[START OF Given data]

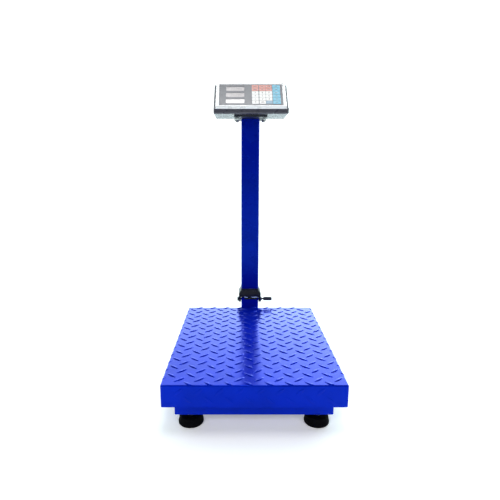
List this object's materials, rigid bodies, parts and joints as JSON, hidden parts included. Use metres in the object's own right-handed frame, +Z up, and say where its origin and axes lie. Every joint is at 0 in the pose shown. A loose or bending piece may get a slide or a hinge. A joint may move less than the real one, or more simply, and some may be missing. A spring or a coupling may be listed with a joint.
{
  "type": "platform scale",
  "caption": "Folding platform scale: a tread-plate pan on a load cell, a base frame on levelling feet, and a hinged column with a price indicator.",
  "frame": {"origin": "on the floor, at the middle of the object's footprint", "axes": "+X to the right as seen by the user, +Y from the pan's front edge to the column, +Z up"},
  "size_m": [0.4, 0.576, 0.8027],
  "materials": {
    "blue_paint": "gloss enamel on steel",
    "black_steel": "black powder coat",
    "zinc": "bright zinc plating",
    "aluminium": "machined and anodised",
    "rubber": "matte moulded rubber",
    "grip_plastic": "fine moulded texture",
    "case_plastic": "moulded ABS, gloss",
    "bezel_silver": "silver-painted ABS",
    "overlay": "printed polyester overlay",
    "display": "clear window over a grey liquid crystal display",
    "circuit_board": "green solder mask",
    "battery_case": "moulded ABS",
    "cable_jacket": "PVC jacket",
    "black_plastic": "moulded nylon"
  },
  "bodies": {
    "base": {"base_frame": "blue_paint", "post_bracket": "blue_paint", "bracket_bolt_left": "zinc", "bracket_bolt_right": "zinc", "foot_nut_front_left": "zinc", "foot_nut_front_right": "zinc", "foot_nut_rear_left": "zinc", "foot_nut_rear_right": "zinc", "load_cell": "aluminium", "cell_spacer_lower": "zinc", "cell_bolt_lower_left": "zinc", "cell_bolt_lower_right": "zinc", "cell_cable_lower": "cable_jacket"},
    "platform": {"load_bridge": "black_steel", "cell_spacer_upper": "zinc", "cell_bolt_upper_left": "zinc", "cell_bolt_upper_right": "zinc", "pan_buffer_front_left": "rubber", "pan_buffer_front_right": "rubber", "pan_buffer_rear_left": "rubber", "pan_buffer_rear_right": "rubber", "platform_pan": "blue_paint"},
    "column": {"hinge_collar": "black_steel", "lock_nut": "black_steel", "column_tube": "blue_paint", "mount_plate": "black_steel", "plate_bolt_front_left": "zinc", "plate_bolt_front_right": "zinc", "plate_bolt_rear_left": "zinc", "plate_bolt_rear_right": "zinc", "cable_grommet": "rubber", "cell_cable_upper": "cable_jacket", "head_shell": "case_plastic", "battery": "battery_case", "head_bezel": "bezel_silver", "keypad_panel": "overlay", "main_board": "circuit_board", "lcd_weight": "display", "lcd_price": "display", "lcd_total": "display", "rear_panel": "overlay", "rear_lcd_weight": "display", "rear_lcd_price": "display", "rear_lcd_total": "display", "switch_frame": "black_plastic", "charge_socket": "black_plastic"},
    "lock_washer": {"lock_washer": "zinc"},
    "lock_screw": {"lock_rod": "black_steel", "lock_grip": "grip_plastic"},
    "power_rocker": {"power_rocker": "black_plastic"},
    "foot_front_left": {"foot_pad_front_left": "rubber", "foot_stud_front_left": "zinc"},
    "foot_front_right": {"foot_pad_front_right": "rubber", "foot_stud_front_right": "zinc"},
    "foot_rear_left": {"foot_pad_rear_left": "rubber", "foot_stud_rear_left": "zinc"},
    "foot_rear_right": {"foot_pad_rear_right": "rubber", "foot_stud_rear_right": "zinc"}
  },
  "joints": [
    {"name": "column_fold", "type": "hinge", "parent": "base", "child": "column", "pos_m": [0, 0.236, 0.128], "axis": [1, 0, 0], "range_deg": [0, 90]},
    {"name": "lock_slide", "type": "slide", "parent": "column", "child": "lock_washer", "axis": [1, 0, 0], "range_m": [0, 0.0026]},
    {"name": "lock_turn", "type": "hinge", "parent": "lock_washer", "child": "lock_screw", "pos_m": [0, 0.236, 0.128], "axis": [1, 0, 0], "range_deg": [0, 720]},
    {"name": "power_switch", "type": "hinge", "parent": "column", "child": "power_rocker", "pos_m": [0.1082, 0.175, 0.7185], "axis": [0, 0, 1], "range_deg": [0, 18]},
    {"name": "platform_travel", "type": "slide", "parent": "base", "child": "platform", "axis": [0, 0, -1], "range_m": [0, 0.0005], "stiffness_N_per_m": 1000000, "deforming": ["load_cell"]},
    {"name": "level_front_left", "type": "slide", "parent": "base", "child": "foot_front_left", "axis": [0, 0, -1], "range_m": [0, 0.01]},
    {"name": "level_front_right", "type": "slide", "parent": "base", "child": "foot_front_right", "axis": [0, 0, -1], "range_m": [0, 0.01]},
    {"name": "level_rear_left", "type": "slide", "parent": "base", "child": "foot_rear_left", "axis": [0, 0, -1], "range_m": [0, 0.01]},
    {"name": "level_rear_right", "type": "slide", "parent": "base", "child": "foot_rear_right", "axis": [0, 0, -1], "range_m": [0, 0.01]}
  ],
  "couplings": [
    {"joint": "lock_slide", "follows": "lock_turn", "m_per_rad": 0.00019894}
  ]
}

[END OF Given data]

§ Set problem: Nothing should be changed: write out all of the data as is.

§ Response:
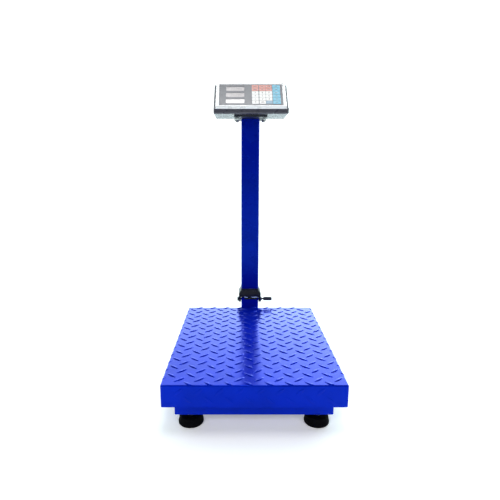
List this object's materials, rigid bodies, parts and joints as JSON, hidden parts included. Use metres in the object's own right-handed frame, +Z up, and say where its origin and axes lie. Every joint is at 0 in the pose shown. A loose or bending piece may get a slide or a hinge. A joint may move less than the real one, or more simply, and some may be missing. A spring or a coupling may be listed with a joint.
{
  "type": "platform scale",
  "caption": "Folding platform scale: a tread-plate pan on a load cell, a base frame on levelling feet, and a hinged column with a price indicator.",
  "frame": {"origin": "on the floor, at the middle of the object's footprint", "axes": "+X to the right as seen by the user, +Y from the pan's front edge to the column, +Z up"},
  "size_m": [0.4, 0.576, 0.8027],
  "materials": {
    "blue_paint": "gloss enamel on steel",
    "black_steel": "black powder coat",
    "zinc": "bright zinc plating",
    "aluminium": "machined and anodised",
    "rubber": "matte moulded rubber",
    "grip_plastic": "fine moulded texture",
    "case_plastic": "moulded ABS, gloss",
    "bezel_silver": "silver-painted ABS",
    "overlay": "printed polyester overlay",
    "display": "clear window over a grey liquid crystal display",
    "circuit_board": "green solder mask",
    "battery_case": "moulded ABS",
    "cable_jacket": "PVC jacket",
    "black_plastic": "moulded nylon"
  },
  "bodies": {
    "base": {"base_frame": "blue_paint", "post_bracket": "blue_paint", "bracket_bolt_left": "zinc", "bracket_bolt_right": "zinc", "foot_nut_front_left": "zinc", "foot_nut_front_right": "zinc", "foot_nut_rear_left": "zinc", "foot_nut_rear_right": "zinc", "load_cell": "aluminium", "cell_spacer_lower": "zinc", "cell_bolt_lower_left": "zinc", "cell_bolt_lower_right": "zinc", "cell_cable_lower": "cable_jacket"},
    "platform": {"load_bridge": "black_steel", "cell_spacer_upper": "zinc", "cell_bolt_upper_left": "zinc", "cell_bolt_upper_right": "zinc", "pan_buffer_front_left": "rubber", "pan_buffer_front_right": "rubber", "pan_buffer_rear_left": "rubber", "pan_buffer_rear_right": "rubber", "platform_pan": "blue_paint"},
    "column": {"hinge_collar": "black_steel", "lock_nut": "black_steel", "column_tube": "blue_paint", "mount_plate": "black_steel", "plate_bolt_front_left": "zinc", "plate_bolt_front_right": "zinc", "plate_bolt_rear_left": "zinc", "plate_bolt_rear_right": "zinc", "cable_grommet": "rubber", "cell_cable_upper": "cable_jacket", "head_shell": "case_plastic", "battery": "battery_case", "head_bezel": "bezel_silver", "keypad_panel": "overlay", "main_board": "circuit_board", "lcd_weight": "display", "lcd_price": "display", "lcd_total": "display", "rear_panel": "overlay", "rear_lcd_weight": "display", "rear_lcd_price": "display", "rear_lcd_total": "display", "switch_frame": "black_plastic", "charge_socket": "black_plastic"},
    "lock_washer": {"lock_washer": "zinc"},
    "lock_screw": {"lock_rod": "black_steel", "lock_grip": "grip_plastic"},
    "power_rocker": {"power_rocker": "black_plastic"},
    "foot_front_left": {"foot_pad_front_left": "rubber", "foot_stud_front_left": "zinc"},
    "foot_front_right": {"foot_pad_front_right": "rubber", "foot_stud_front_right": "zinc"},
    "foot_rear_left": {"foot_pad_rear_left": "rubber", "foot_stud_rear_left": "zinc"},
    "foot_rear_right": {"foot_pad_rear_right": "rubber", "foot_stud_rear_right": "zinc"}
  },
  "joints": [
    {"name": "column_fold", "type": "hinge", "parent": "base", "child": "column", "pos_m": [0, 0.236, 0.128], "axis": [1, 0, 0], "range_deg": [0, 90]},
    {"name": "lock_slide", "type": "slide", "parent": "column", "child": "lock_washer", "axis": [1, 0, 0], "range_m": [0, 0.0026]},
    {"name": "lock_turn", "type": "hinge", "parent": "lock_washer", "child": "lock_screw", "pos_m": [0, 0.236, 0.128], "axis": [1, 0, 0], "range_deg": [0, 720]},
    {"name": "power_switch", "type": "hinge", "parent": "column", "child": "power_rocker", "pos_m": [0.1082, 0.175, 0.7185], "axis": [0, 0, 1], "range_deg": [0, 18]},
    {"name": "platform_travel", "type": "slide", "parent": "base", "child": "platform", "axis": [0, 0, -1], "range_m": [0, 0.0005], "stiffness_N_per_m": 1000000, "deforming": ["load_cell"]},
    {"name": "level_front_left", "type": "slide", "parent": "base", "child": "foot_front_left", "axis": [0, 0, -1], "range_m": [0, 0.01]},
    {"name": "level_front_right", "type": "slide", "parent": "base", "child": "foot_front_right", "axis": [0, 0, -1], "range_m": [0, 0.01]},
    {"name": "level_rear_left", "type": "slide", "parent": "base", "child": "foot_rear_left", "axis": [0, 0, -1], "range_m": [0, 0.01]},
    {"name": "level_rear_right", "type": "slide", "parent": "base", "child": "foot_rear_right", "axis": [0, 0, -1], "range_m": [0, 0.01]}
  ],
  "couplings": [
    {"joint": "lock_slide", "follows": "lock_turn", "m_per_rad": 0.00019894}
  ]
}